◆ **Problem to solve**
Which lines hold the word "joints"? Copy each of them from the material.

◆ **Data extract**
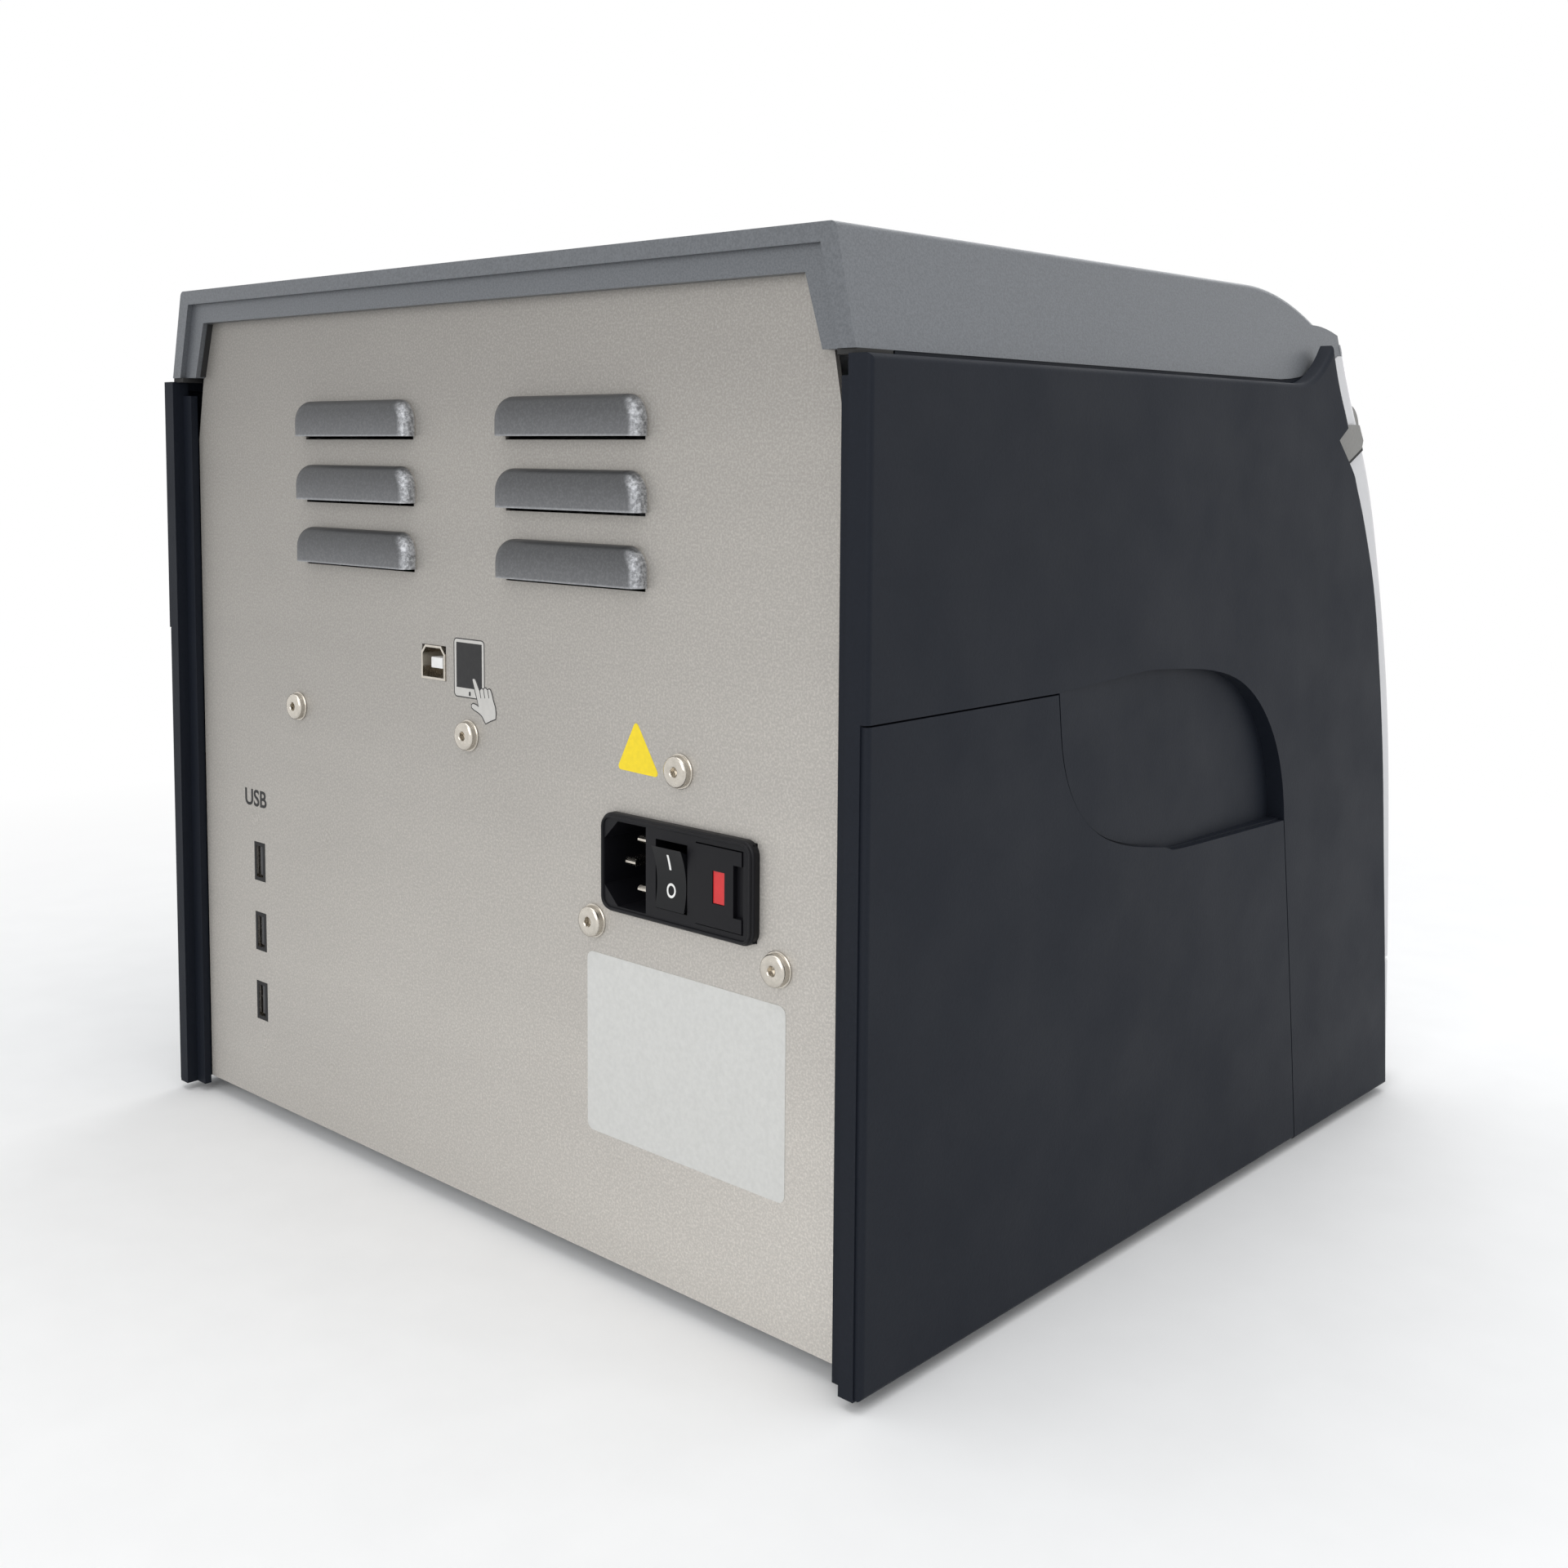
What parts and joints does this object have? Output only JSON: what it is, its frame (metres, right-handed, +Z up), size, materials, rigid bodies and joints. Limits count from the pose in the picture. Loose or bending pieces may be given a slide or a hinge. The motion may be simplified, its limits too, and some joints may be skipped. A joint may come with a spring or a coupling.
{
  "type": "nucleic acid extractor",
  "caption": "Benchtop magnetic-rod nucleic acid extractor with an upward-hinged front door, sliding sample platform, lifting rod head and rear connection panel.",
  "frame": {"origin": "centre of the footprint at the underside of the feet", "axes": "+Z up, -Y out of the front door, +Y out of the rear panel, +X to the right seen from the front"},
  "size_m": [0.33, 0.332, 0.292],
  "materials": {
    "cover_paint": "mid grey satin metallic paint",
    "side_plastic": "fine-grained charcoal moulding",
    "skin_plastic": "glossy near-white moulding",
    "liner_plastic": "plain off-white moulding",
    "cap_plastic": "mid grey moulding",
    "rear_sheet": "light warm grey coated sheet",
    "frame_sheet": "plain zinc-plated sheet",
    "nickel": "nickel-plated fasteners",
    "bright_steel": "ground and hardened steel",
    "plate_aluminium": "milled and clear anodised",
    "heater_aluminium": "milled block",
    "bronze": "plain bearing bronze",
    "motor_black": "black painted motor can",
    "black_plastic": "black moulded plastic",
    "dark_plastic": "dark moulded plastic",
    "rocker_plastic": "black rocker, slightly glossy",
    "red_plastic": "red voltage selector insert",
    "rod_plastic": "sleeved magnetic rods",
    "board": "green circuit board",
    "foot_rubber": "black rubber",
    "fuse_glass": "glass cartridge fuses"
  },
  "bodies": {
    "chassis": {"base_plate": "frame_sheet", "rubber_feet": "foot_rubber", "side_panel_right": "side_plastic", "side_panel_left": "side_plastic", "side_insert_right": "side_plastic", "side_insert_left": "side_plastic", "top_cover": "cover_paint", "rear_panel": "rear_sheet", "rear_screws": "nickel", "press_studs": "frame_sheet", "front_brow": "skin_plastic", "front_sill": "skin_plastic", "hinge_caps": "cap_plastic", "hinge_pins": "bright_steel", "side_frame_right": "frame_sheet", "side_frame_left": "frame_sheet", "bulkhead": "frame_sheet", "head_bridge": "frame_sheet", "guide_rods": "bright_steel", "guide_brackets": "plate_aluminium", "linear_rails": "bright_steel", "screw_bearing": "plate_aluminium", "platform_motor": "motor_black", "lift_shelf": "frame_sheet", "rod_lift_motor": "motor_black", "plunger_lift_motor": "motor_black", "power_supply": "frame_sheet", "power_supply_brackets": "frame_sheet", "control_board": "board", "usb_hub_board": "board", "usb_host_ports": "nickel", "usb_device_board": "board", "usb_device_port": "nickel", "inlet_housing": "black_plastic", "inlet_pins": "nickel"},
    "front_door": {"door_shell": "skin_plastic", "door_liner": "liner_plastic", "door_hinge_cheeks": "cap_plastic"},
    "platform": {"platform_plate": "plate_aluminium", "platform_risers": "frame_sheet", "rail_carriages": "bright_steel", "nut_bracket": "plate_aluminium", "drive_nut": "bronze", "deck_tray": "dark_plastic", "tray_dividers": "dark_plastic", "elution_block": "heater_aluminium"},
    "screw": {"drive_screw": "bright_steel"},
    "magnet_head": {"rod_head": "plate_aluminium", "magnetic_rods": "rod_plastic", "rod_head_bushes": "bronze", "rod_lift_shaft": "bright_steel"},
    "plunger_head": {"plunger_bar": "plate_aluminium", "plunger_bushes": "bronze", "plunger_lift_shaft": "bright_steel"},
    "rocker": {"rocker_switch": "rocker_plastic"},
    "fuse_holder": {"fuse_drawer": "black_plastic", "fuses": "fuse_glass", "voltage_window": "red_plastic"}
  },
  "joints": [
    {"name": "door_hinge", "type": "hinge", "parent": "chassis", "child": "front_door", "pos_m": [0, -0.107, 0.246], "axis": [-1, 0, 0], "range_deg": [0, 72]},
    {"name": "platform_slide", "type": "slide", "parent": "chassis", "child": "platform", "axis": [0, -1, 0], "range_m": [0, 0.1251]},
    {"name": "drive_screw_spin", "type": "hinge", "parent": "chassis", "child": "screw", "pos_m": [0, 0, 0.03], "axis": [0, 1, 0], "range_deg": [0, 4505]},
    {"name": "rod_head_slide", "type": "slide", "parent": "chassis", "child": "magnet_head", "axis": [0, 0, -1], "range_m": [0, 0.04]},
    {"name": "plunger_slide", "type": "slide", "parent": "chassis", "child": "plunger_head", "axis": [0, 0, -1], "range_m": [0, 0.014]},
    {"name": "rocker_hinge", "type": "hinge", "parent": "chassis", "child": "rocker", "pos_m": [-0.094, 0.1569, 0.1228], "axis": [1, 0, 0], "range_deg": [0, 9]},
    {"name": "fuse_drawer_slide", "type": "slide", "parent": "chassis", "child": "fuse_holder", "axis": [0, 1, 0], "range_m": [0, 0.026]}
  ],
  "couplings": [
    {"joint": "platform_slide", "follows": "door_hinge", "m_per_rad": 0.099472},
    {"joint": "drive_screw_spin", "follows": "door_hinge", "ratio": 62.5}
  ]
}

◆ **Reply to the task**
What parts and joints does this object have? Output only JSON: what it is, its frame (metres, right-handed, +Z up), size, materials, rigid bodies and joints. Limits count from the pose in the picture. Loose or bending pieces may be given a slide or a hinge. The motion may be simplified, its limits too, and some joints may be skipped. A joint may come with a spring or a coupling.
  "joints": [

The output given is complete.